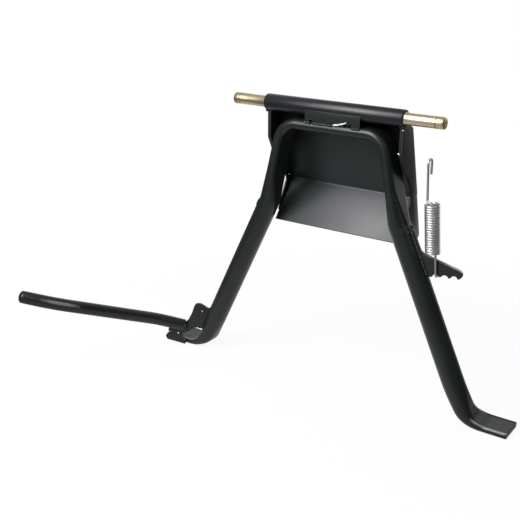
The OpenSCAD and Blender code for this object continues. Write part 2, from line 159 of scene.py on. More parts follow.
def plated_group():
    """Plated steel: fine turning marks, tone drifting through two tints, a few dull spots."""
    group, given, made = shader_group(
        "plated steel",
        [("Tone", "NodeSocketColor", (0.8, 0.8, 0.8, 1)),
         ("Cloud", "NodeSocketColor", (0.6, 0.6, 0.6, 1)),
         ("Tint", "NodeSocketColor", (0.6, 0.6, 0.6, 1)),
         ("Gloss", "NodeSocketFloat", 0.3)],
        [("Color", "NodeSocketColor"), ("Roughness", "NodeSocketFloat"),
         ("Height", "NodeSocketFloat")])
    cloud = remap(group, noise_at(group, 38.0, 3.0), 0.4, 0.62)
    drift = remap(group, noise_at(group, 23.0, 2.0), 0.5, 0.68)
    colour = blend_colour(group, cloud, given.outputs["Tone"], given.outputs["Cloud"])
    colour = blend_colour(group, drift, colour, given.outputs["Tint"])
    marks = noise_at(group, 900.0, 2.0, 0.6, (4.0, 0.25, 0.25))
    spots = remap(group, noise_at(group, 700.0, 1.0), 0.62, 0.75)
    rough = figure(group, "ADD", given.outputs["Gloss"], figure(group, "MULTIPLY", marks, 0.16))
    rough = figure(group, "ADD", rough, figure(group, "MULTIPLY", spots, 0.2))
    group.links.new(colour, made.inputs["Color"])
    group.links.new(rough, made.inputs["Roughness"])
    group.links.new(marks, made.inputs["Height"])
    return group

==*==

*EXERCISE*: Extract every line above exactly as it stands.

*ANSWER BELOW*:
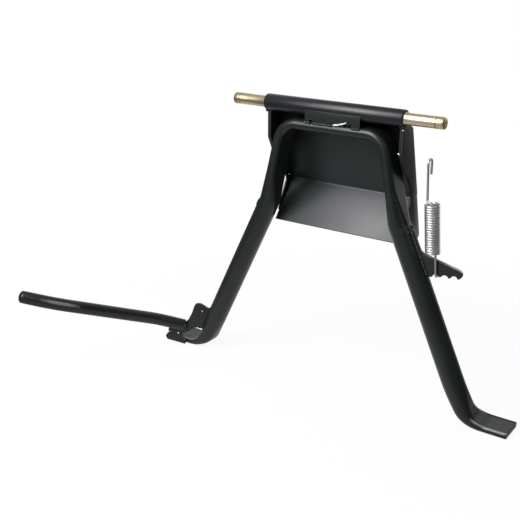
The OpenSCAD and Blender code for this object continues. Write part 2, from line 159 of scene.py on. More parts follow.
def plated_group():
    """Plated steel: fine turning marks, tone drifting through two tints, a few dull spots."""
    group, given, made = shader_group(
        "plated steel",
        [("Tone", "NodeSocketColor", (0.8, 0.8, 0.8, 1)),
         ("Cloud", "NodeSocketColor", (0.6, 0.6, 0.6, 1)),
         ("Tint", "NodeSocketColor", (0.6, 0.6, 0.6, 1)),
         ("Gloss", "NodeSocketFloat", 0.3)],
        [("Color", "NodeSocketColor"), ("Roughness", "NodeSocketFloat"),
         ("Height", "NodeSocketFloat")])
    cloud = remap(group, noise_at(group, 38.0, 3.0), 0.4, 0.62)
    drift = remap(group, noise_at(group, 23.0, 2.0), 0.5, 0.68)
    colour = blend_colour(group, cloud, given.outputs["Tone"], given.outputs["Cloud"])
    colour = blend_colour(group, drift, colour, given.outputs["Tint"])
    marks = noise_at(group, 900.0, 2.0, 0.6, (4.0, 0.25, 0.25))
    spots = remap(group, noise_at(group, 700.0, 1.0), 0.62, 0.75)
    rough = figure(group, "ADD", given.outputs["Gloss"], figure(group, "MULTIPLY", marks, 0.16))
    rough = figure(group, "ADD", rough, figure(group, "MULTIPLY", spots, 0.2))
    group.links.new(colour, made.inputs["Color"])
    group.links.new(rough, made.inputs["Roughness"])
    group.links.new(marks, made.inputs["Height"])
    return group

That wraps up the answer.